>> begin RECORDS SHOWN

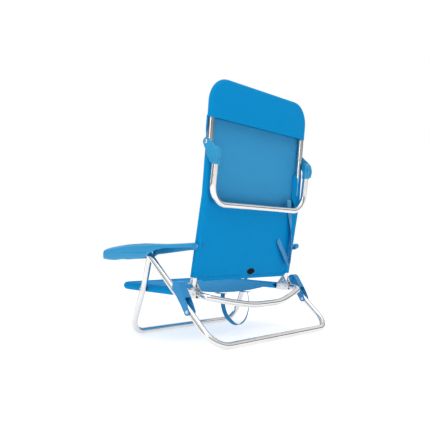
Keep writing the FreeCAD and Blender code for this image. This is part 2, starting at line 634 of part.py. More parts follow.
def cheek_plate(x0, x1):
    plate = extrude_x(outline, x0, x1).fuse(cyl_x(LINK_PIVOT, x0, x1, LINK_LOW_R))
    return plate.fuse(cyl_x(HINGE, x0, x1, LINK_TOP_R))


link = cheek_plate(LINK_IN, LINK_OUT)
# hollow out the channel: open to the front, closed by a web at the rear
hollow = [(-30, -40), (-30, 30), (36, 30), (40, 15.6 - LINK_WALL)]
hollow += [(link_len, LINK_TOP_R - LINK_WALL), (link_len, -40)]
hollow = extrude_x([on_link(s, w) for s, w in hollow], LINK_IN + LINK_WALL, LINK_OUT - LINK_WALL)
crown = cyl_x(HINGE, LINK_IN + LINK_WALL, LINK_OUT - LINK_WALL, LINK_TOP_R - LINK_WALL)
front_open = [(link_len - 2, -40), (link_len - 2, -4), (link_len + 30, -30), (link_len + 30, -40)]
front_open = extrude_x([on_link(s, w) for s, w in front_open], LINK_IN + LINK_WALL, LINK_OUT - LINK_WALL)
link = link.cut(hollow).cut(crown).cut(front_open)
link = link.cut(cyl_x(HINGE, LINK_IN - 1, LINK_IN + LINK_WALL + 1, BORE_R))
link = link.cut(cyl_x(LINK_PIVOT, LINK_IN - 1, LINK_OUT + 1, BORE_R)).removeSplitter()
save("leg_link_left", link)
save("leg_link_right", mirror(link))

# ---------------------------------------------------------------------------
# Armrests: plastic channels with a notched rack along the inside
# ---------------------------------------------------------------------------

pin = cyl_x(ARM_PIVOT, SEAT_X - TUBE_R - 0.4, ARM_IN + ARM_WALL + 0.6, BOLT_R)
pin = pin.fuse(cyl_x(ARM_PIVOT, SEAT_X + TUBE_R + 0.4, ARM_IN - 0.4, 7.0))
pin = pin.fuse(Part.makeCone(3.4, 5.8, 1.8, yz(ARM_PIVOT, SEAT_X - TUBE_R - 2.2), V(1, 0, 0)))
pin = pin.fuse(Part.makeCone(4.4, 3.2, 1.6, yz(ARM_PIVOT, ARM_IN + ARM_WALL + 0.4), V(1, 0, 0)))
save("armrest_pin_left", pin)
save("armrest_pin_right", mirror(pin))

ARM_REAR_Y = ARM_PIVOT[0] + 13.0
ARM_DEEP_Z = 240.0
top_curve = [(ARM_TIP_Y, 273.0), (-300.0, 281.0), (-285.0, 287.5), (-257.0, 293.0), (-225.0, 297.0)]
top_curve += [(-178.0, 302.0), (-103.0, 305.0), (-10.0, 302.5), (50.0, 304.0), (ARM_REAR_Y, 306.0)]
ARM_TOP_T = 3.2


def under(curve, drop, floor_z):
    # closed side outline below a curve
    pts = [(y, z - drop) for y, z in curve]
    return pts + [(curve[-1][0], floor_z), (curve[0][0], floor_z)]


def arm_plan(inset):
    # plan outline: rounded tip, straight inner edge, outer edge tapering rearward
    x_in = ARM_IN + inset
    x_out = ARM_OUT - inset
    tip = ARM_TIP_Y + inset
    mid = 0.5 * (x_in + x_out)
    r = 0.5 * (x_out - x_in)
    pts = []
    for i in range(0, 13):
        a = math.pi * i / 12.0
        pts.append(V(mid + r * math.cos(a), tip + r * 0.62 - r * 0.62 * math.sin(a) + Y_SHIFT, 200))
    spline = Part.BSplineCurve()
    spline.interpolate(pts)
    rear = ARM_REAR_Y - inset
    corners = [pts[-1], V(x_in, rear + Y_SHIFT, 200), V(x_in + 22.0 - inset, rear + Y_SHIFT, 200)]
    corners += [V(x_out, -60.0 + Y_SHIFT, 200), pts[0]]
    lines = [Part.makeLine(corners[i], corners[i + 1]) for i in range(4)]
    face = Part.Face(Part.Wire([spline.toShape()] + lines))
    return face.extrude(V(0, 0, 120))


def arm_side(curve, drop, x0, x1, floor_z):
    pts = under(curve, drop, floor_z)
    n = len(curve)
    spline = Part.BSplineCurve()
    spline.interpolate([yz(p, x0) for p in pts[:n]])
    a = yz(pts[n - 1], x0)
    b = yz(pts[n], x0)
    c = yz(pts[n + 1], x0)
    d = yz(pts[0], x0)
    lines = [Part.makeLine(a, b), Part.makeLine(b, c), Part.makeLine(c, d)]
    return Part.Face(Part.Wire([spline.toShape()] + lines)).extrude(V(x1 - x0, 0, 0))


arm = arm_side(top_curve, 0.0, ARM_IN - 5, ARM_OUT + 5, ARM_DEEP_Z).common(arm_plan(0.0))
core = arm_side(top_curve, ARM_TOP_T, ARM_IN - 5, ARM_OUT + 5, 200.0).common(arm_plan(ARM_WALL))
arm = arm.cut(core)
outer_low = [(-320, 258), (-290, 256), (-262, 253), (-229, 251), (-198, 253), (-150, 255), (-117, 256)]
outer_low += [(-92, 259), (-74, 265), (-37, 284), (0, 290), (120, 292), (120, 200), (-320, 200)]
inner_low = [(-320, 258), (-290, 256), (-262, 253), (-229, 251), (-198, 253), (-150, 255), (-117, 257)]
inner_low += [(-92, 262), (-80, 271), (-46, 275), (0, 279.5), (60, 285), (120, 287)]
inner_low += [(120, 200), (-320, 200)]
middle = 0.5 * (ARM_IN + ARM_OUT)
arm = arm.cut(extrude_x(outer_low, middle, ARM_OUT + 10))
arm = arm.cut(extrude_x(inner_low, ARM_IN - 10, middle))
groove = [(-193, 277.2), (-69, 277.2), (-69, 274.8), (-193, 274.8)]
arm = arm.cut(extrude_x(groove, ARM_OUT - 1.0, ARM_OUT + 5))
boss = cyl_x(ARM_PIVOT, ARM_IN, ARM_IN + ARM_WALL, 7.5)
arm = arm.fuse(boss).cut(cyl_x(ARM_PIVOT, ARM_IN - 2, ARM_IN + ARM_WALL + 2, BORE_R))
save("armrest_left", arm.removeSplitter())
save("armrest_right", mirror(arm.removeSplitter()))

# Racks: two toothed ribs under the top wall that stop the hub pins
RACK_T = 3.0
RACK_TIP_Z = HUB[1] + PIN_R + 5.2
RACK_ROOT_Z = RACK_TIP_Z + 4.2
RACK_PITCH = 19.0
RACK_FRONT_Y = HUB[0] - 107.0
RACK_REAR_Y = HUB[0] + 112.0 - 84.0
RACK_TOP_Z = 312.0
teeth = [(RACK_REAR_Y, RACK_TOP_Z), (RACK_REAR_Y, RACK_ROOT_Z)]
y = RACK_REAR_Y
notch_y = HUB[0] + 1.5 * RACK_PITCH
while notch_y > RACK_FRONT_Y + RACK_PITCH:
    teeth.append((notch_y, RACK_TIP_Z))
    teeth.append((notch_y - 4.0, RACK_TIP_Z))
    teeth.append((notch_y - 6.0, RACK_ROOT_Z))
    teeth.append((notch_y - RACK_PITCH + 1.0, RACK_ROOT_Z))
    notch_y -= RACK_PITCH
teeth.append((RACK_FRONT_Y, RACK_ROOT_Z))
teeth.append((RACK_FRONT_Y, RACK_TOP_Z))
ribs = []
for x0 in (ARM_IN + ARM_WALL, ARM_OUT - ARM_WALL - RACK_T):
    ribs.append(extrude_x(teeth, x0, x0 + RACK_T).common(core))
save("position_rack_left", group(ribs))
save("position_rack_right", group([mirror(r) for r in ribs]))
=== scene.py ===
import json
import math

import bmesh
import bpy
from mathutils import Matrix, Vector, noise


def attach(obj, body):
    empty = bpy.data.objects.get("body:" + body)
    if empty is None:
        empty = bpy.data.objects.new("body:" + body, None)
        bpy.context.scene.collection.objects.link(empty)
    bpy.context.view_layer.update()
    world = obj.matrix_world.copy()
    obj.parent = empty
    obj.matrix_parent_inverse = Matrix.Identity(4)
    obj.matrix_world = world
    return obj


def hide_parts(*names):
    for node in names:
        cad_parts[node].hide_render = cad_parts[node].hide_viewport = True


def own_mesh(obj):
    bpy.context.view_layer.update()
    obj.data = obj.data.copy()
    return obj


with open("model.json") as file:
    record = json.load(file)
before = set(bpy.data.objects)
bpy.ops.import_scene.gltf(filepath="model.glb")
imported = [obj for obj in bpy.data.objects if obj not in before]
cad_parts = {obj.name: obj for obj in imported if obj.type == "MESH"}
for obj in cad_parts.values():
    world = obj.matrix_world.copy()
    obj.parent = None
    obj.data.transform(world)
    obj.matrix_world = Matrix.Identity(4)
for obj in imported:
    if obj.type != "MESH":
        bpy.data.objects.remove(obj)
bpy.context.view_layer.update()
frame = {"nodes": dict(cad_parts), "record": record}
NODES = frame["nodes"]

# ---------------------------------------------------------------------------
# Driving numbers, in millimetres: side-view positions are (y, z) with y
# measured from mid-chair, and Y_SHIFT turns them into the row frame.
# ---------------------------------------------------------------------------
MM = 0.001
Y_SHIFT = 44.5
HINGE = (58.0, 174.5)
KINK = (112.0, 455.0)
TOP = (146.0, 797.0)
TUBE_X = 242.0
SLEEVE_R = 11.3
HEM_Z, POCKET_Z, SLEEVE_TOP_Z, HOOD_Z = 190.0, 434.0, 562.0, 684.0
BRACKET_CLEARANCE = 11.0
RAIL_HINGE_Z, RAIL_SLOPE = 150.0, -0.035
SEAT_REAR_Y, SEAT_FRONT_Y = 26.0, -283.0


def row(x, y, z):
    return Vector((x * MM, (y + Y_SHIFT) * MM, z * MM))


def smooth(a, b, t):
    t = max(0.0, min(1.0, (t - a) / (b - a)))
    return t * t * (3 - 2 * t)


def back_at(z, off=0.0):
    """(y, z) of the back tube's centre line at height z, pushed square to the tube; positive is to the rear."""
    a, b = (HINGE, KINK) if z < KINK[1] else (KINK, TOP)
    y = a[0] + (z - a[1]) / (b[1] - a[1]) * (b[0] - a[0])
    low = math.atan2(KINK[0] - HINGE[0], KINK[1] - HINGE[1])
    high = math.atan2(TOP[0] - KINK[0], TOP[1] - KINK[1])
    ang = low + (high - low) * smooth(KINK[1] - 25, KINK[1] + 25, z)
    return y + off * math.cos(ang), z - off * math.sin(ang)


def on_back(x, z, off=0.0):
    """A point on the back; the lower corners are cut up clear of the hinge brackets."""
    corner = smooth(212.0, 225.0, abs(x)) * smooth(HEM_Z + 40.0, HEM_Z, z)
    return row(x, *back_at(z + BRACKET_CLEARANCE * corner, off))


def rail_z(y):
    return RAIL_HINGE_Z + RAIL_SLOPE * (y - HINGE[0])


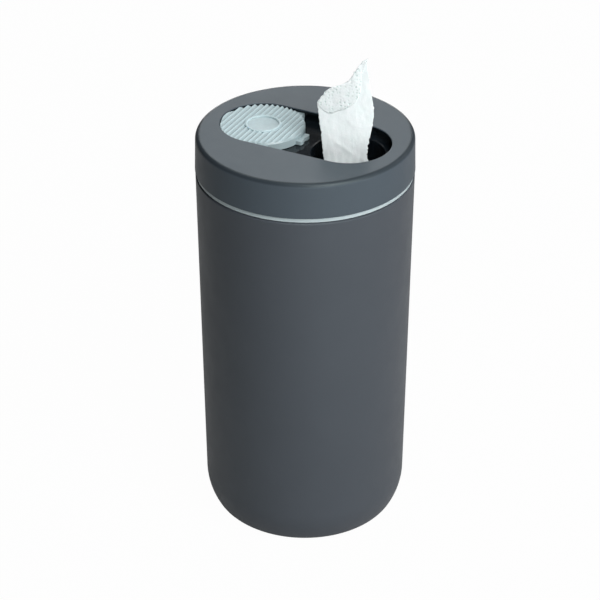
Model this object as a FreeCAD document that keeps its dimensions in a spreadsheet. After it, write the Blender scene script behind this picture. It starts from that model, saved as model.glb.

>> end RECORDS SHOWN

• PROBLEM DESCRIPTION: Output, please, only the lines running from the start of the entries through the line that contains "return plate.fuse(cyl_x(HINGE, x0, x1, LINK_TOP_R))", including both of those lines.

• TASK ANSWER:
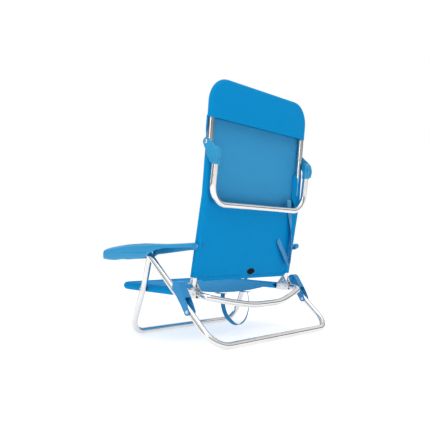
Keep writing the FreeCAD and Blender code for this image. This is part 2, starting at line 634 of part.py. More parts follow.
def cheek_plate(x0, x1):
    plate = extrude_x(outline, x0, x1).fuse(cyl_x(LINK_PIVOT, x0, x1, LINK_LOW_R))
    return plate.fuse(cyl_x(HINGE, x0, x1, LINK_TOP_R))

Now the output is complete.